US president Donald Trump has suggested he would return to rallies this weekend (via REUTERS)
US president Donald Trump has suggested he would return to rallies this weekend (via REUTERS)

After likely contracting Covid-19 from a "super-spreader" event at the White House, Donald Trump will mark his first public engagement on Saturday by holding… another event at the White House.

It comes after the president returned to the virtual campaign trail on Friday with a two-hour online rally with radio host Rush Limbaugh, ahead of a planned "televised evaluation" on Tucker Carlson's evening Fox News broadcast.

The two-hour love-fest with Limbaugh saw the president drop the F-bomb, call his experimental Covid treatment a "cure", and claim Nancy Pelosi was trying to oust Joe Biden with a 25th amendment play.

Trump's theory on Pelosi ousting Biden came after the House speaker announced a bill to create a new oversight commission, which would use the 25th amendment to remove the commander in chief form office if determined to be lacking the physical or mental capacity.

While it wouldn't apply to Trump before the election, it would apply to whoever wins the next term.

Trump believes he is at full capacity after his doctors gave the all-clear to return from Covid treatment from Saturday - giving him 24 days on the campaign trail until the election.
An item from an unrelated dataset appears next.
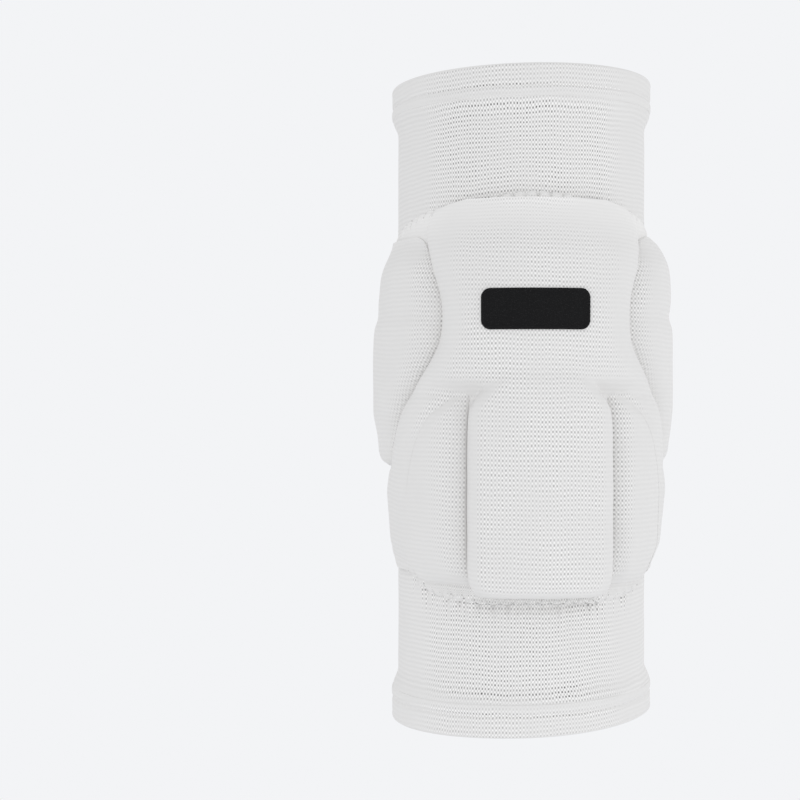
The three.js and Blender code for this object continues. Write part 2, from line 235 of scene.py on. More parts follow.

The president was set to give an in-person interview and undergo a “televised medical evaluation” on Tucker Carlson's Fox News show on Friday night, with a larger in-person rally to be held in Florida on Monday.

The second presidential debate, meanwhile, was officially cancelled after the format was changed to a virtual townhall. In a late radio interview, Trump said the debate commission was a "crooked" deal and that the moderator was a "never Trumper".

He was referencing C-SPAN's Steve Scully, who had faced allegations of bias for interning with Joe Biden decades ago and posing with him in friendly photos while socializing in 2016, when he also tweeted "No, not Trump, not ever" when sharing a news article.